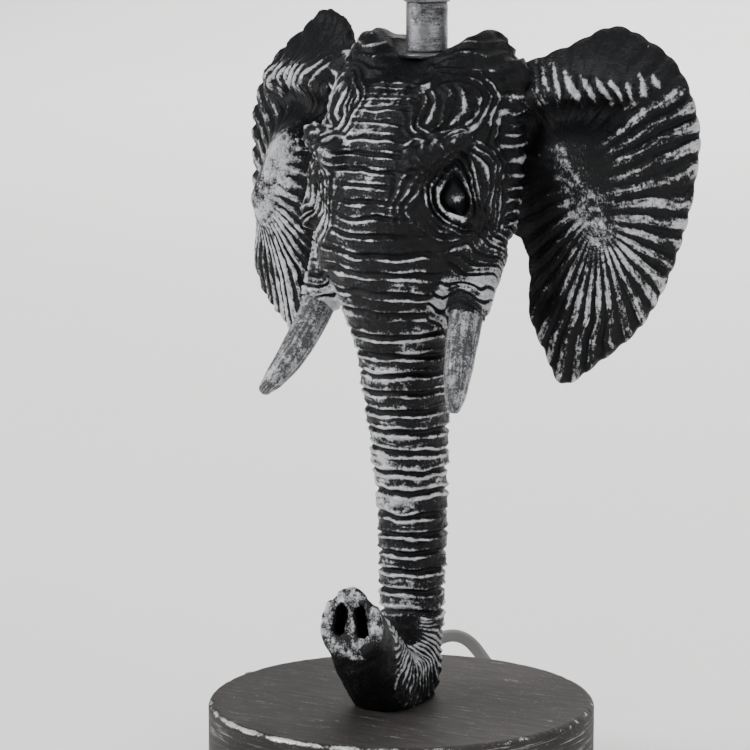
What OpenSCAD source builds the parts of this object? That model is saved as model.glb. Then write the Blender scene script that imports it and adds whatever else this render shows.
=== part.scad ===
// Table lamp with a cast elephant head standing on its trunk on a round drum base.
// Millimetres. The origin is the middle of the underside, +Z is up and the elephant faces -Y.

/* [Base] */
// Diameter of the drum
drum_d = 150; // [146:1:156]
// Height of the drum's top above the table
drum_h = 38; // [36:1:42]
// Thickness of the drum's side wall
drum_wall = 4; // [3:0.5:5]
// Thickness of the drum's top
drum_top = 5; // [4:0.5:6]
// Radius of the drum's top edge
drum_edge_r = 2.5; // [1:0.5:4]

/* [Stem] */
// Outer diameter of the stem sleeve
stem_d = 16; // [14:1:18]
// Distance of the stem's axis behind the drum's axis
stem_y = 19; // [18:1:20]
// Height of the skull seat that carries the stem
seat_z = 286; // [285:1:287]
// Height of the top of the stem sleeve
stem_top_z = 307; // [304:1:310]
// Outer diameter of the threaded conduit tube
tube_d = 10; // [9.5:0.5:10]
// Bore of the conduit tube
tube_bore_d = 7; // [6.5:0.5:7.5]

/* [Lampholder] */
// Bore of the lampholder's screw shell
shell_bore_d = 26.6; // [26:0.1:27]
// Outer diameter of the lampholder's cap
cap_d = 42; // [40:1:44]
// Outer diameter of the shade ring
ring_d = 58; // [54:1:60]

/* [Sculpture] */
// Depth of the rings around the trunk
band_depth = 0.9; // [0:0.1:1.2]
// Distance from one trunk ring to the next
band_pitch = 8; // [7:0.5:9]
// Thickness of an ear
ear_t = 5; // [4:0.5:6]

/* [Flex] */
// Width of the flat twin flex
flex_d = 5.4; // [5:0.1:6]
// Mean radius of the outermost turn of the coil
coil_out_r = 37.9; // [37:0.1:38]
// Mean radius of the innermost turn of the coil
coil_in_r = 23.1; // [22:0.1:24]

/* [Hidden] */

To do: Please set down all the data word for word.

Solution:
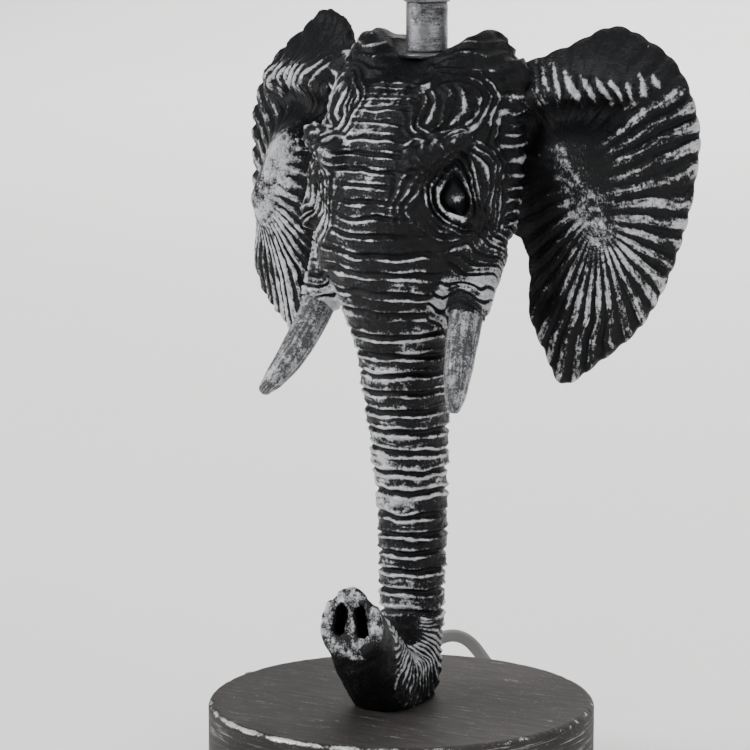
What OpenSCAD source builds the parts of this object? That model is saved as model.glb. Then write the Blender scene script that imports it and adds whatever else this render shows.
=== part.scad ===
// Table lamp with a cast elephant head standing on its trunk on a round drum base.
// Millimetres. The origin is the middle of the underside, +Z is up and the elephant faces -Y.

/* [Base] */
// Diameter of the drum
drum_d = 150; // [146:1:156]
// Height of the drum's top above the table
drum_h = 38; // [36:1:42]
// Thickness of the drum's side wall
drum_wall = 4; // [3:0.5:5]
// Thickness of the drum's top
drum_top = 5; // [4:0.5:6]
// Radius of the drum's top edge
drum_edge_r = 2.5; // [1:0.5:4]

/* [Stem] */
// Outer diameter of the stem sleeve
stem_d = 16; // [14:1:18]
// Distance of the stem's axis behind the drum's axis
stem_y = 19; // [18:1:20]
// Height of the skull seat that carries the stem
seat_z = 286; // [285:1:287]
// Height of the top of the stem sleeve
stem_top_z = 307; // [304:1:310]
// Outer diameter of the threaded conduit tube
tube_d = 10; // [9.5:0.5:10]
// Bore of the conduit tube
tube_bore_d = 7; // [6.5:0.5:7.5]

/* [Lampholder] */
// Bore of the lampholder's screw shell
shell_bore_d = 26.6; // [26:0.1:27]
// Outer diameter of the lampholder's cap
cap_d = 42; // [40:1:44]
// Outer diameter of the shade ring
ring_d = 58; // [54:1:60]

/* [Sculpture] */
// Depth of the rings around the trunk
band_depth = 0.9; // [0:0.1:1.2]
// Distance from one trunk ring to the next
band_pitch = 8; // [7:0.5:9]
// Thickness of an ear
ear_t = 5; // [4:0.5:6]

/* [Flex] */
// Width of the flat twin flex
flex_d = 5.4; // [5:0.1:6]
// Mean radius of the outermost turn of the coil
coil_out_r = 37.9; // [37:0.1:38]
// Mean radius of the innermost turn of the coil
coil_in_r = 23.1; // [22:0.1:24]

/* [Hidden] */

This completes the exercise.